Still, it's hard to miss the fact that the elite conversation in Washington, D.C., has a distinct air of frivolity about it that attention to events abroad might dispel. If it were announced that the United States of America was planning on dumping a load of poison on the Carteret Islands rendering them uninhabitable, I think even Sen. James Inhof of Oklahoma would be spurred to action. Certainly I doubt that you'd see a Blue Dog member of the House whining that since the poison factory is located in his district, he doesn't see how we can possibly afford to stop producing the poison. Libertarians wouldn't be arguing that the pristine logic of the free market grants companies the right to poison other people's islands.

Even in a world full of political controversy, in other words, it's generally understood that it's not OK to wreck other people's homes and farms.

And this, at the end of the day, is what it's all about. I first really "got" climate change almost four years ago on a trip to Iceland. It was summer, and I hadn't planned very well and was a bit taken aback by temperatures in the 40s. I joked to an Icelander that people there must be looking forward to global warming. It turns out that they're not, at all. Rivers in Iceland are fueled by the melting of glaciers. If it gets too warm, first there will be floods, and then rivers will start to dry up as the glaciers that feed them are unable to stay cold enough long enough to regain their mass. Based on current projections, it will take over 100 years before the process of glacial shrinkage renders Iceland uninhabitable. But Icelanders don't want their country to ever become uninhabitable. Besides which, there's uncertainty associated with the science -- things might prove worse than the average projections, and Iceland's problems might prove much more severe.

Even short of uninhabitability, of course, having some rivers flood too much and others dry up will be mighty inconvenient. Iceland, as it happens, is a rich country whose residents don't rely on subsistence agriculture, so they'll be able to adjust. But prospects are more dire elsewhere. Amsterdam's been below sea level for a long time, and the Dutch are grimly going about the business of preparing for rising seas by building higher walls. But while the Dutch and the Icelanders can and will adapt, there's still a question of how much adaptation they'll have to do.

And other, less wealthy people are just going to have to hope that they have as much good fortune as the Carteret Islanders, who were able to take advantage of Papua New Guinea's organized evacuation and resettlement program. There are many other island nations out there, and if carbon emissions continue unabated, many more of them will be rendered unviable. And even on the mainland, many other people will find their lands flooded or the freshwater sources for their crops and pasture dried up. The lucky ones will be able to resettle somewhere. The unlucky ones will have to fight their way onto arable land. Or maybe it's the ones they'll be fighting who'll be the unlucky ones.

Either way, people are going to suffer. People's homes and land will be ruined, their crops poisoned, and their relatives displaced. And it's a direct consequence of activities the developed world has been undertaking ever since the Industrial Revolution. Our present mode of economic organization is slowly but surely destroying the habitats of vast swaths of humanity. Today, it's the 2,600 people of the Carteret Islands. Tomorrow it may be the 350,000 residents of the Maldives Islands. And the week after that, the 150 million residents of Bangladesh. And whether or not Americans want to see it in those terms, soon enough the residents of the developing world are going to.
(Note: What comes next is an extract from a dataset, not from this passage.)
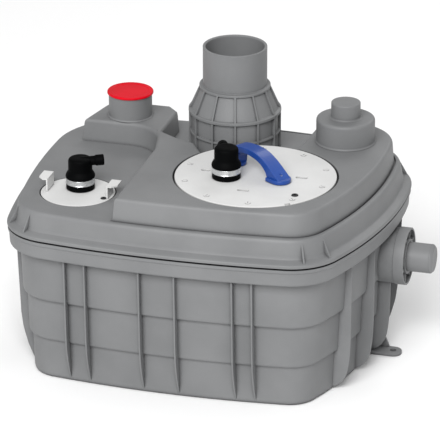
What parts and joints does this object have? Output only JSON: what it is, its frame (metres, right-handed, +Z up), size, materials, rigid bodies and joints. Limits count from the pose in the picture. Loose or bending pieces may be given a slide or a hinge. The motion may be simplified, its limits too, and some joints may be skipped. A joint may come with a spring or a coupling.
{
  "type": "macerator lifting station pump",
  "caption": "Grey moulded sewage lifting tank with macerator pump under a round white plate, blue lifting handle, capped vent, open vertical inlet and side outlet.",
  "frame": {"origin": "centre of the tank's flat base, on the floor", "axes": "+Z up, +X to the right along the long side towards the outlet, front face at -Y"},
  "size_m": [0.7104, 0.5224, 0.497],
  "materials": {
    "grey_plastic": "moulded satin grey polyethylene with a fine grain",
    "black_rubber": "soft black rubber",
    "red_plastic": "bright red satin plastic",
    "dark_plastic": "dark grey moulded plastic",
    "steel": "brushed stainless steel",
    "motor_steel": "drawn stainless motor can",
    "cast_iron": "painted cast pump casing",
    "white_plate": "off-white moulded plate",
    "dark_metal": "blackened screw",
    "blue_plastic": "blue moulded plastic with a soft sheen",
    "core_steel": "laminated core",
    "copper": "varnished copper windings"
  },
  "bodies": {
    "tank": {"tank": "grey_plastic", "lid": "grey_plastic", "lid_gasket": "black_rubber", "inlet_reducer": "grey_plastic", "vent_socket": "grey_plastic", "blanked_inlet": "grey_plastic", "outlet_hub": "grey_plastic", "outlet_pipe": "grey_plastic", "outlet_plug": "grey_plastic", "outlet_seal": "black_rubber", "discharge_riser": "dark_plastic", "riser_seal": "black_rubber", "valve_body": "dark_plastic", "valve_cover": "dark_plastic", "valve_cover_screws": "steel", "valve_pin": "steel"},
    "vent_cap": {"vent_cap": "red_plastic"},
    "valve_flap": {"valve_flap": "black_rubber"},
    "pump_module": {"pump_plate": "white_plate", "pump_plate_seal": "black_rubber", "pump_plate_screws": "white_plate", "earth_screw": "dark_metal", "lifting_handle": "blue_plastic", "handle_screws": "steel", "motor_boot": "black_rubber", "motor_boot_clamp": "steel", "motor_housing": "motor_steel", "stator": "core_steel", "windings": "copper", "upper_bearing": "steel", "lower_bearing": "steel", "shaft_seal": "black_rubber", "pump_casing": "cast_iron", "fixed_cutter": "steel", "suction_cage": "steel"},
    "rotor": {"pump_shaft": "steel", "rotor_core": "core_steel", "impeller": "steel", "rotating_cutter": "steel", "cutter_nut": "steel"},
    "sensor_module": {"sensor_plate": "white_plate", "sensor_plate_seal": "black_rubber", "sensor_plate_screw": "dark_metal", "left_hook": "white_plate", "right_hook": "white_plate", "sensor_boot": "black_rubber", "sensor_boot_clamp": "steel", "level_tube": "dark_plastic", "alarm_tube": "dark_plastic", "pressure_switch": "dark_plastic"}
  },
  "joints": [
    {"name": "pump_lift", "type": "slide", "parent": "tank", "child": "pump_module", "axis": [0, 0, 1], "range_m": [0, 0.34]},
    {"name": "rotor_spin", "type": "hinge", "parent": "pump_module", "child": "rotor", "pos_m": [0.099, -0.068, 0.1], "axis": [0, 0, 1], "continuous": true},
    {"name": "vent_cap_pull", "type": "slide", "parent": "tank", "child": "vent_cap", "axis": [0, 0, 1], "range_m": [0, 0.03]},
    {"name": "sensor_lift", "type": "slide", "parent": "tank", "child": "sensor_module", "axis": [0, 0, 1], "range_m": [0, 0.26]},
    {"name": "flap_swing", "type": "hinge", "parent": "tank", "child": "valve_flap", "pos_m": [0.1964, 0.049, 0.211], "axis": [0, -1, 0], "range_deg": [0, 55]}
  ]
}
This is an ethical problem, and an environmental problem, and unless we do the right thing, it's going to be a major foreign-policy problem in the future. The United States doesn't like the idea that terrorists might gain a safe haven somewhere in Pakistan. So how do we expect Indonesia to react when it is paralyzed by internal migration issues as refugees flee outlying islands and coastal areas in search of high ground, driven by floods caused by the coal plants we're harboring? We worry already that Somalia may become a breeding ground for terrorism, but we'll really have to worry if Somalis figure out that our pollution is probably driving the crippling drought that's pushed 45 percent of their population into some stage of malnutrition.

National-security concerns aren't the only reason -- or even the best reason -- to worry about the climate crisis. But those who shy away from the costs of dealing with it need to understand that short-term politics aside, it's not an issue we're going to be able to just slink away from.